• DATASET EXCERPTS:
+ + + +
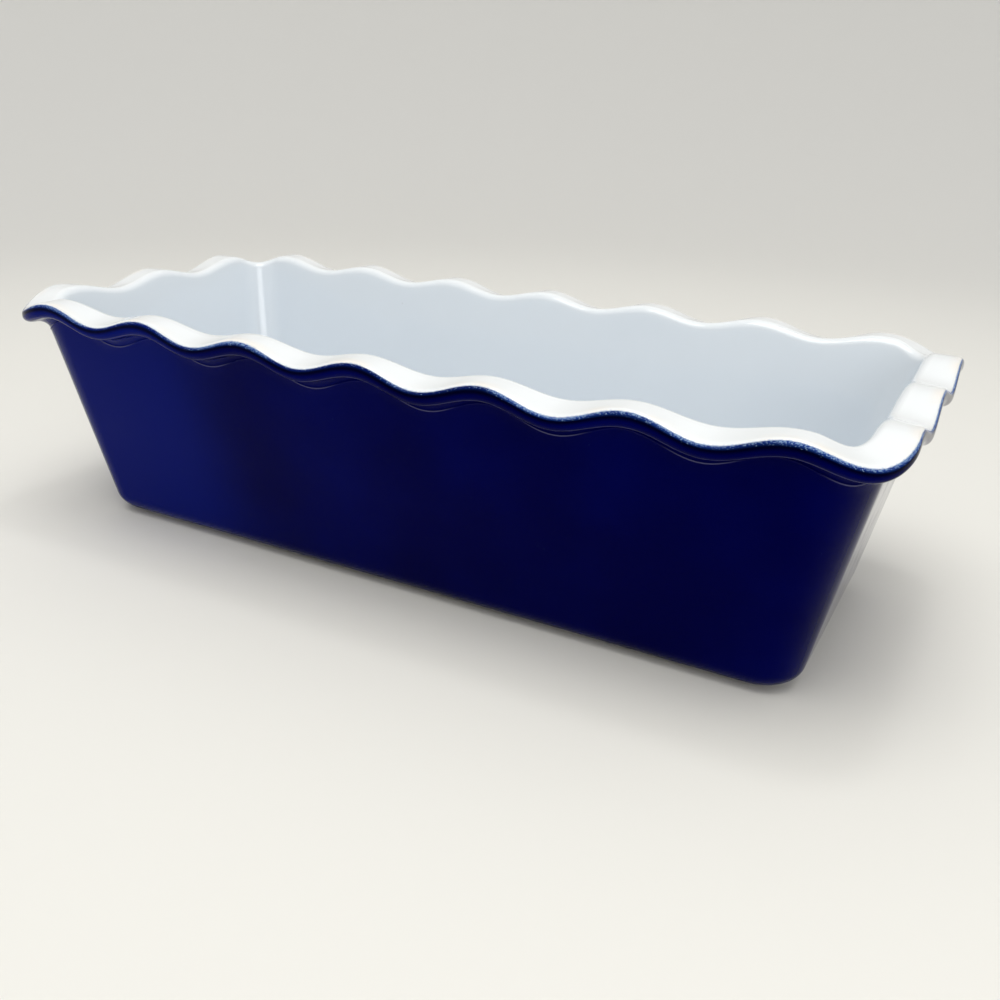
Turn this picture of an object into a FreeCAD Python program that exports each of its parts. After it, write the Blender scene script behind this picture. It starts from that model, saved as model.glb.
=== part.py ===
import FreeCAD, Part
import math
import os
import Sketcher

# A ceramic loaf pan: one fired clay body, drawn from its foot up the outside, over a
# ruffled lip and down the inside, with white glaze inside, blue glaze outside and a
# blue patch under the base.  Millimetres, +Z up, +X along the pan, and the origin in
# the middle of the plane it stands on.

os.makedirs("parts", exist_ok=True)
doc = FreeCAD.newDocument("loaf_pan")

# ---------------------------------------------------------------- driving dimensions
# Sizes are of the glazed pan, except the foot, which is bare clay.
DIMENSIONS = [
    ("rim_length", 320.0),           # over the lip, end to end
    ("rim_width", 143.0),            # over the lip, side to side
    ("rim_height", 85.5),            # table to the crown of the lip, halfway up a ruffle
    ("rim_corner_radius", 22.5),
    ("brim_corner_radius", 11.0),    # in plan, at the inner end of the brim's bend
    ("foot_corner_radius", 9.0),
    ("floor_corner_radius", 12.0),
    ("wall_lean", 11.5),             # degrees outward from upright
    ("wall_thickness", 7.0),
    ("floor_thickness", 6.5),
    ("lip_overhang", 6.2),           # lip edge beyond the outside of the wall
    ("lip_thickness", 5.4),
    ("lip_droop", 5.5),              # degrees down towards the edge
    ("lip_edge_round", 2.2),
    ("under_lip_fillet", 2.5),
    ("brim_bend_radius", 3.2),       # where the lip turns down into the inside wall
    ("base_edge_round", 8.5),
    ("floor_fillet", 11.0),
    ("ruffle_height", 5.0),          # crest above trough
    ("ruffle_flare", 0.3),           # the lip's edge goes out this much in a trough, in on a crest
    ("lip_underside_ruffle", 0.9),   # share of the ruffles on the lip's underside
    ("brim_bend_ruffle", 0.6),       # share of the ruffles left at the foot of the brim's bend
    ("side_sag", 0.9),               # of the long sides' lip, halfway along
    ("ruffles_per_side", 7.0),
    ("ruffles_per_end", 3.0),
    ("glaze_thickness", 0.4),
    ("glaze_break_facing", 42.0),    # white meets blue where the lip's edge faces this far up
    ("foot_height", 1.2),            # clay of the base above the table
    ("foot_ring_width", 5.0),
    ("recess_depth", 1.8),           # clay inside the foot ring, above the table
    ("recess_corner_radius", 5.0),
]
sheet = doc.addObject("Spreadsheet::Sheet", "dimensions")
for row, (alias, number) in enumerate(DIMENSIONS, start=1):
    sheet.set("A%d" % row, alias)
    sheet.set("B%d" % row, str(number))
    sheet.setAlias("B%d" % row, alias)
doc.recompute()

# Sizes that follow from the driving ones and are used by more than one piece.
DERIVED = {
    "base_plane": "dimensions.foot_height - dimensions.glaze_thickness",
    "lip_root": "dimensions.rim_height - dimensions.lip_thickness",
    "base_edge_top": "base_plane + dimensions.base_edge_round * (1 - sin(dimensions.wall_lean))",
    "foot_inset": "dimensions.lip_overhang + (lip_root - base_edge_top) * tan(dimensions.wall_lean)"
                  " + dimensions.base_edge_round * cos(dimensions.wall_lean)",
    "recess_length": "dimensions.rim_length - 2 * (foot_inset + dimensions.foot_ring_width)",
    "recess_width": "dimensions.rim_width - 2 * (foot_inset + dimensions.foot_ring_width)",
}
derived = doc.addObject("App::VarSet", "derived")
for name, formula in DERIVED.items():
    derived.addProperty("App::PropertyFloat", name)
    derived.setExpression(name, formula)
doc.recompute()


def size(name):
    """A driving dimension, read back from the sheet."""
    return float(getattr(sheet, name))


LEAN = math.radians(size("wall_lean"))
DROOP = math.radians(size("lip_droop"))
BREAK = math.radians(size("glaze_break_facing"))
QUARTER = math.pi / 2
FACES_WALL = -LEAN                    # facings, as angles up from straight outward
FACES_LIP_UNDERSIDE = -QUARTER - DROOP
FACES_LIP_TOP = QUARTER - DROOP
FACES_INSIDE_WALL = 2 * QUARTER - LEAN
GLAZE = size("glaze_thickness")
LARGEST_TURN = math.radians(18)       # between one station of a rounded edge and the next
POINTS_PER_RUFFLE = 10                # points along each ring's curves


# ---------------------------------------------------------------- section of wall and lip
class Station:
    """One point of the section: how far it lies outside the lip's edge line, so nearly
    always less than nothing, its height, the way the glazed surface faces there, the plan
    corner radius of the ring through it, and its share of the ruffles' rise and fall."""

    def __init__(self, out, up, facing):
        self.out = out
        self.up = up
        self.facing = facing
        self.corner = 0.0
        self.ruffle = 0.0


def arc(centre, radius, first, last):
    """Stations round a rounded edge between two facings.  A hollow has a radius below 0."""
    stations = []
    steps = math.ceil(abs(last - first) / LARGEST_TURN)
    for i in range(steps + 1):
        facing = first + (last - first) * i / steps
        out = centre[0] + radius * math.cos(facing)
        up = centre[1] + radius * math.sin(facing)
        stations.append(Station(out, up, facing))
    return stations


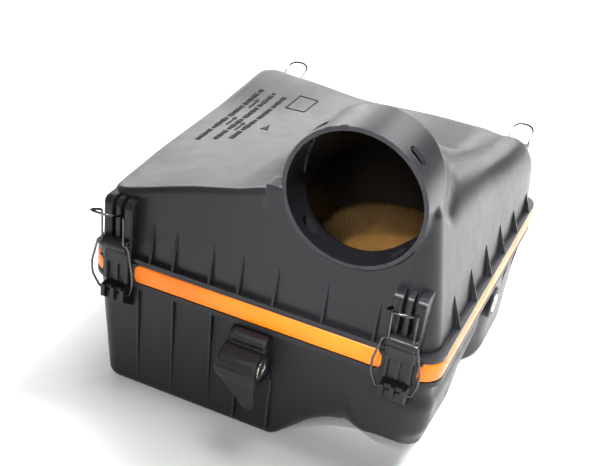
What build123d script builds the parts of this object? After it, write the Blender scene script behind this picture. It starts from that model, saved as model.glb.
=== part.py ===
+ + + +
• WHAT THIS TASK INVOLVES:
Word for word, quote the lines of the material from the first line through the line with "import Sketcher", both ends included.

• ANSWER FOR THIS EXERCISE:
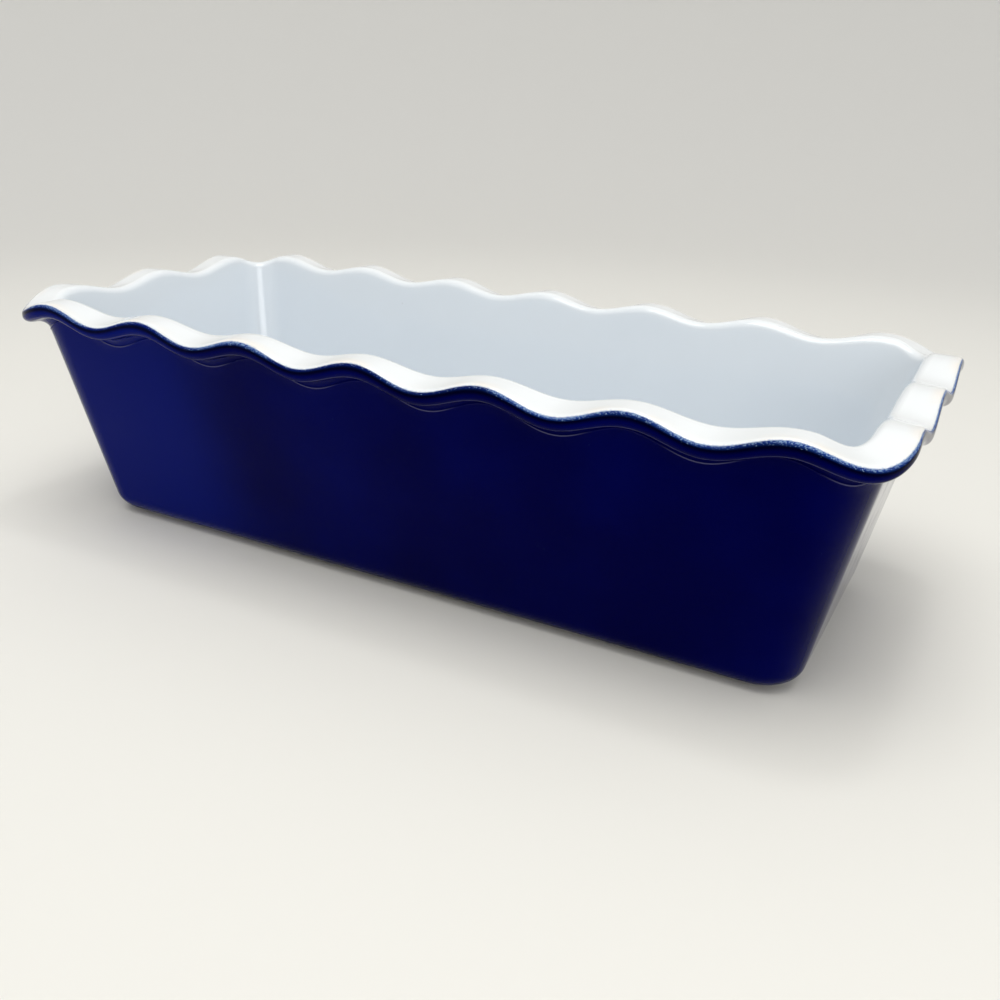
Turn this picture of an object into a FreeCAD Python program that exports each of its parts. After it, write the Blender scene script behind this picture. It starts from that model, saved as model.glb.
=== part.py ===
import FreeCAD, Part
import math
import os
import Sketcher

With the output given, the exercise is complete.